Building an intentional relationship with the moon is a gift of ancestral wisdom across multiple cultures. The time of the full and new moon have historically been associated with rest in many different settings. Astrologists, Wiccans, and Buddhists typically believe full moon energy is slower, viewing it as a reflective, rather than creative period. Indigenous groups, such as the Ojibwe of Turtle Island, named full moons in relation to seasons, flora, and fauna. These include the frog moon, strawberry moon and falling leaves moon; each a specific reference to the emergence or movement of animals and plants of a specific time. Lunar observance can extend beyond the self, referencing relationships with the land and building an awareness of what grows and emerges from the earth.
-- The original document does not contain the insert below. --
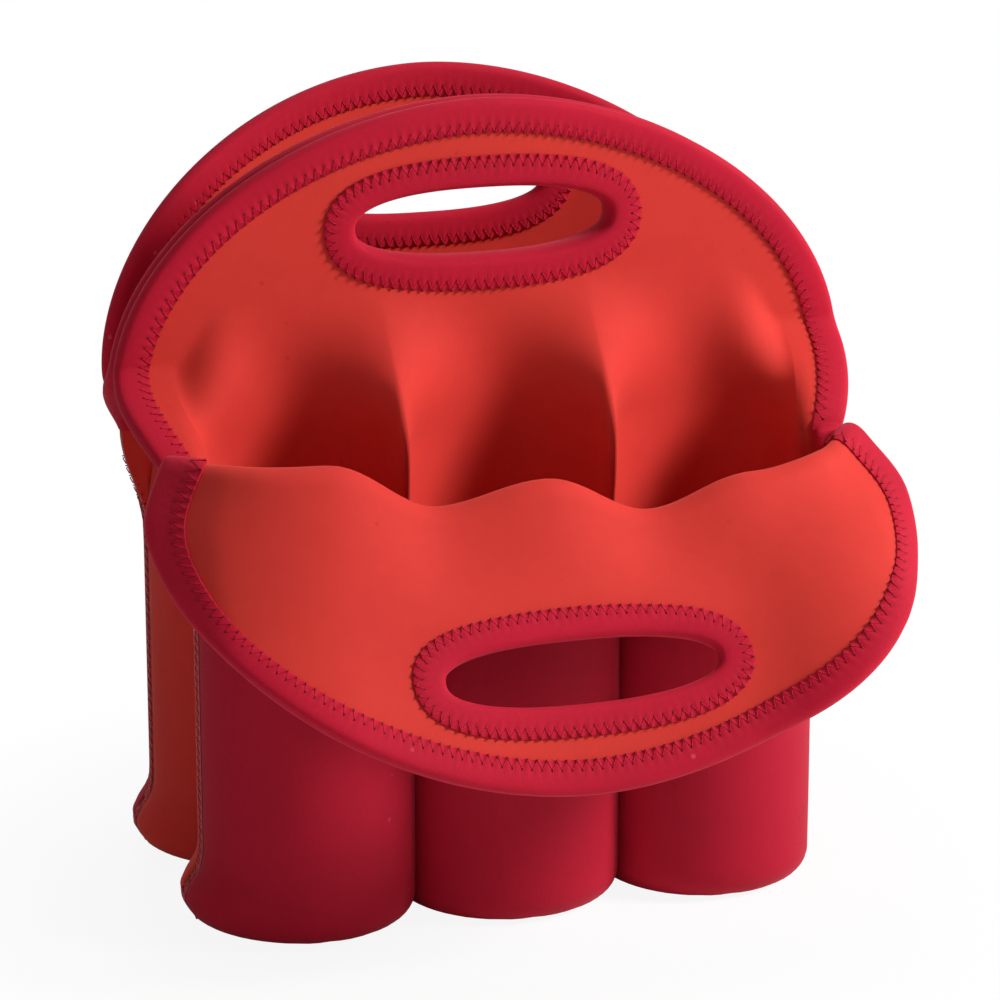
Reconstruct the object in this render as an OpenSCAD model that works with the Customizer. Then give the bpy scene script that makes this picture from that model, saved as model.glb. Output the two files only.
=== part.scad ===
// Soft carrier with six pockets, sewn from foam cloth in two rows of three.
// The front row and the rear row are alike. Each has an outer sheet and an inner sheet.
// The two inner sheets rise together as the middle handle. The rear outer sheet rises as
// the rear handle, and the front outer sheet folds forward and hangs down as a flap.
// Front is -Y, and the origin is on the ground below the middle of the whole carrier.

/* [Pockets] */
// Inside width of a pocket
pocket_bore = 62; // [52:1:76]
// Thickness of the foam cloth
cloth = 3.5; // [2.5:0.1:4.2]
// Space between neighbouring pocket walls of one row
pocket_gap = 1.5; // [1:0.1:4]
// Space between the front row and the rear row
row_gap = 2.5; // [2.5:0.1:8]
// Height of the pocket backs, where the feet of the middle handle begin
back_h = 150; // [125:1:185]
// Height up to which the outer walls stay round
round_h = 115; // [80:1:118]
// Rounding around the foot of a pocket
foot_r = 9; // [6:0.5:14]
// How far the sewn margin stands out at the side seams
margin_w = 2.8; // [1.5:0.1:5]
// Thickness of one sheet in the pressed side margin
margin_t = 2; // [1.2:0.1:3]

/* [Handles] */
// Height of the upright handles above the pocket backs
handle_rise = 112; // [94:1:136]
// Height of a handle's widest place above the pocket backs
belly_rise = 22; // [16:1:30]
// How far a handle reaches sideways past the row of pockets
handle_over = 20; // [14:0.5:26]
// Fullness of the handle outline, where 2 is an ellipse
handle_round = 1.9; // [1.7:0.05:2.3]
// Height above the pocket backs at which the middle handle bends
bend_rise = 40; // [32:1:48]
// Room at the bend of the middle handle
bend_gap = 2.3; // [2:0.1:4]
// How far back the rear handle stands at its middle, from between the rows
rear_back = 66; // [60:1:70]
// How much further forward the rear handle's sides stand
rear_bow = 20; // [0:1:26]
// Room under the rear handle's foot
rear_gap = 1; // [0.9:0.1:3]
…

In astrology the new moon is a time for manifestation, whereas the full moon is associated with harvesting and checking personal alignment. This gives a lunar timeline to potential productivity, that reminds you to ask how you feel as well as what you want to achieve. The full moon acknowledged with introspection, may have an extra restorative dimension if we bathe lit by candlelight, connecting with the sensation of our body’s weightlessness in water. Sometimes we need a sensual experience to connect our body and mind. I think moon rituals offer the possibility for us to disconnect from an industrial patriarchal capitalist model of constant growth and productivity, unaffected by the seasons or personal circumstances. Instead, moon rituals are an invitation to check in with ourselves, while recognising the changes and movements around us, a tool for grounding.
Take what resonates
Astrologically speaking, water is about connecting to our embodied emotions, desires, and feelings. Lunar wisdom connects our body with an awareness of time and place, with other humans, with the ‘natural’ world, of which we are part, and the possibilities we can create. I am aware that spirituality and connecting to sources of power outside of ourselves may feel unnatural to many secular people. However, I believe there is something pragmatic enough about lunar observation, that it may serve as a bridge to something magical, yet not religious. Utilising lunar calendars to open ourselves to emotions, feelings, and intuition offers the potential for the co-creation of a kinder, more resilient, and empathetic world, as we could begin to understand our own needs and boundaries better. Building a connection with the earth around us is essential to prevent ecological disasters and build greater food resilience. The new moon and full moon days, every two weeks, can be special days, if you want them to be. This is an invitation.